SET TASK: Extract all lines from the data beneath that include the word "manifold".
==== DATA EXTRACT
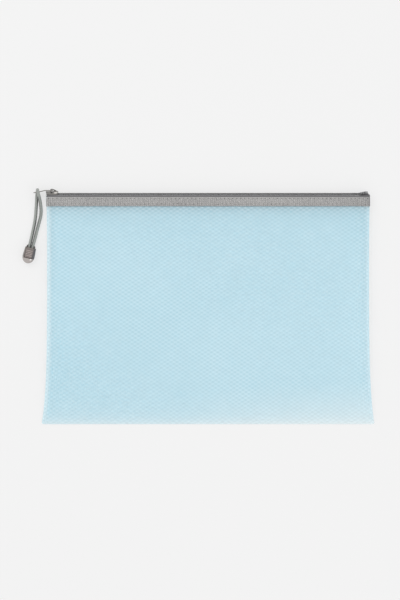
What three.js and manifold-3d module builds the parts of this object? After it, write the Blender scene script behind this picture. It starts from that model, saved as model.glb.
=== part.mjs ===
// Mesh zipper pouch: one folded and side-welded vinyl sheet, closed along the top by a coil zipper.
// Millimetres. +X runs along the zipper, +Y points at the zipper, +Z is up from the table.
// The origin is on the table, under the middle of the pouch.

import * as THREE from 'three';
import { mergeVertices } from 'three/addons/utils/BufferGeometryUtils.js';
import Module from 'manifold-3d';

const wasm = await Module();
wasm.setup();

// Sheet
const sheetWidth = 340; // flat width along the bottom fold
const sheetHeight = 231.8; // bottom fold to the sheet's edge at the mouth
const sheetThick = 0.4;
const weldRim = 2.5; // width of the flat weld along each side
const sideSlope = 13; // distance over which a side rises from its weld to full depth
const sidePower = 2.2; // roundness of that rise
const fillDecay = 33; // distance over which the pouch opens up from its fold
const drawShare = 0.516; // how far each side draws in, as a share of the depth there
const mouthSpread = 1.1; // the zipper tape holds the mouth this much wider at each end
const spreadDecay = 22;
const cornerRadius = 2;
const neckRun = 8; // distance over which the sheet draws in to lie under the tapes
const leftOpenRun = 3; // the left side starts to open this far below the tapes

// Tape
const tapeThick = 0.5;
const tapeReach = 9.4; // how far the tape reaches down over the sheet
const tapeInnerEdge = 1.75; // from the chain's centre line, clear of the slider's post
const tapeBend = 1.7; // size of the turn from the chain down onto the sheet
const tapeOverEdge = 0.8; // it turns down no lower than this above the sheet's edge
const tapeEndInset = 0.1; // the tape ends this far inside the sheet's side edge
const tapeCornerCut = 1.3; // the tape's upper corner is cut back at the slider's end

// Coils
const wire = 0.54; // thickness of the coil's filament
const coilHeight = 2.14;
const coilPitch = 1.7;
const headReach = 0.87; // how far a coil's heads reach past the centre line
const coilBack = 2.57; // outer side of a coil, from the centre line
const coilInset = 1.0; // the coil starts this far inside the tape's left end
const coilEndInset = 0.3; // and stops this far inside its right end
const coreRadius = 0.3;

// Slider
const sliderLength = 12.4;
const sliderOverhang = 0.2; // the slider's mouth stands this far past the tape's left end
const upperPlate = 1.3;
const lowerPlate = 0.8;
const flangeThick = 0.6;
const lowerPlateInset = 0.6; // the lower plate is this much narrower at each side
const postHalf = 0.8; // half width of the wedge post between the plates
const plateBevel = 0.35;
const partingStart = 0.5; // the coils begin to part this far in from the slider's tail
const partingRun = 8;
const bailLength = 8.2;
const bailRise = 2.55;
const bailWidth = 2.6;
const bailWall = 1.0; // the bail's thickness at its high end
const bailInset = 0.1; // from the slider's tail to the foot of the bail

// Link between the slider and the cord
const linkReach = 19.2; // pivot to tip
const linkWidth = 7;
const linkThick = 0.8;
const linkSideBar = 1.4;
const linkNearSlot = 6.1;
const linkEyeLength = 5.2;
const linkEndBar = 1.6;
const linkKnee = 7.8; // pivot to the first bend
const linkShin = 5.3; // length of the sloping middle stretch, along the pouch
const kneeDrop = 1.25; // the far end lies this much lower past the sloping stretch
const tipDrop = 1.05;
const slotRounding = 0.8;
const eyeRounding = 1.2;
const pivotFromTail = 5.8; // along the slider, from its tail
const pivotLift = 0.85; // above the slider's outer plate

// Cord and grip
const cordDiameter = 3.2;
const gripLength = 19.1;
const gripWidth = 12.1;
const gripNeckWidth = 8.8;
const gripNeckLength = 2.4;
const gripShoulderWidth = 10.8;
const gripThick = 6.6;
const gripLift = 0.15; // the grip lies this far above the sheet's own thickness
const gripTilt = 13.9; // degrees, from the pouch's side towards the outside
const gripAside = 16.1; // from the pouch's side to the middle of the grip's mouth
const gripBelow = 53.1; // from the top of the chain down to the grip's mouth
const gripRoundStart = 12.5; // from the mouth to where the round end begins
const gripBevel = 1.1;
const gripFloor = 1.3;
const cavityHalf = 3.6;
const cavityLength = 13.6;
const coverStart = 2.8;
const coverLength = 11.3;
const coverHalf = 4.5;
const coverThick = 1.3;
const ribStart = 2.4; // from the cover's edge at the mouth to the first rib
const ribCount = 5;
const ribHeight = 0.35;
const ribInset = 0.7;
const knotLength = 3.7;

// Clearances
const runGap = 0.2; // between sliding pieces
const fitGap = 0.3; // between pieces that lie against each other

// Heights along Y, from the fold up
const chainProud = 4.2; // the chain's outer side stands this far above the sheet's edge
const foldY = -(sheetHeight + chainProud) / 2;
const mouthY = foldY + sheetHeight;
const chainTopY = mouthY + chainProud;
const tapeTopY = chainTopY - coilHeight - runGap / 2;
const tapePlaneY = tapeTopY - tapeThick / 2;
const tapeFootY = mouthY - tapeReach;
const upperPlateY = chainTopY + fitGap;
const plateTopY = upperPlateY + upperPlate;
const lowerPlateY = tapeTopY - tapeThick - runGap;

// Widths across the chain
const partingMost = headReach + postHalf + runGap;
const sliderHalf = coilBack + partingMost + runGap + flangeThick;
const tapeHalf = sliderHalf + fitGap + tapeThick / 2; // chain's centre line to the tape's middle
const mouthDepth = 2 * (tapeHalf + tapeThick / 2);
const foldDepth = 1.5 * sheetThick;
const rimHalf = 0.75 * sheetThick;
const chainZ = mouthDepth / 2;

// The sheet lies this far inside the tapes' outer faces, to pass under them.
const tapeStep = tapeThick + fitGap;

const materials = {
  sheet: new THREE.MeshStandardMaterial({ color: 0xbfdde7, roughness: 0.4, metalness: 0 }),
  tape: new THREE.MeshStandardMaterial({ color: 0x8b8a88, roughness: 0.9, metalness: 0 }),
  coil: new THREE.MeshStandardMaterial({ color: 0x6a6b6d, roughness: 0.5, metalness: 0 }),
  slider: new THREE.MeshStandardMaterial({ color: 0x7b7a79, roughness: 0.4, metalness: 0.7 }),
  link: new THREE.MeshStandardMaterial({ color: 0x8a8781, roughness: 0.35, metalness: 0.8 }),
  cord: new THREE.MeshStandardMaterial({ color: 0x8c918e, roughness: 0.85, metalness: 0 }),
  grip: new THREE.MeshStandardMaterial({ color: 0x79736f, roughness: 0.45, metalness: 0 }),
};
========
FULL ANSWER:
What three.js and manifold-3d module builds the parts of this object? After it, write the Blender scene script behind this picture. It starts from that model, saved as model.glb.
import Module from 'manifold-3d';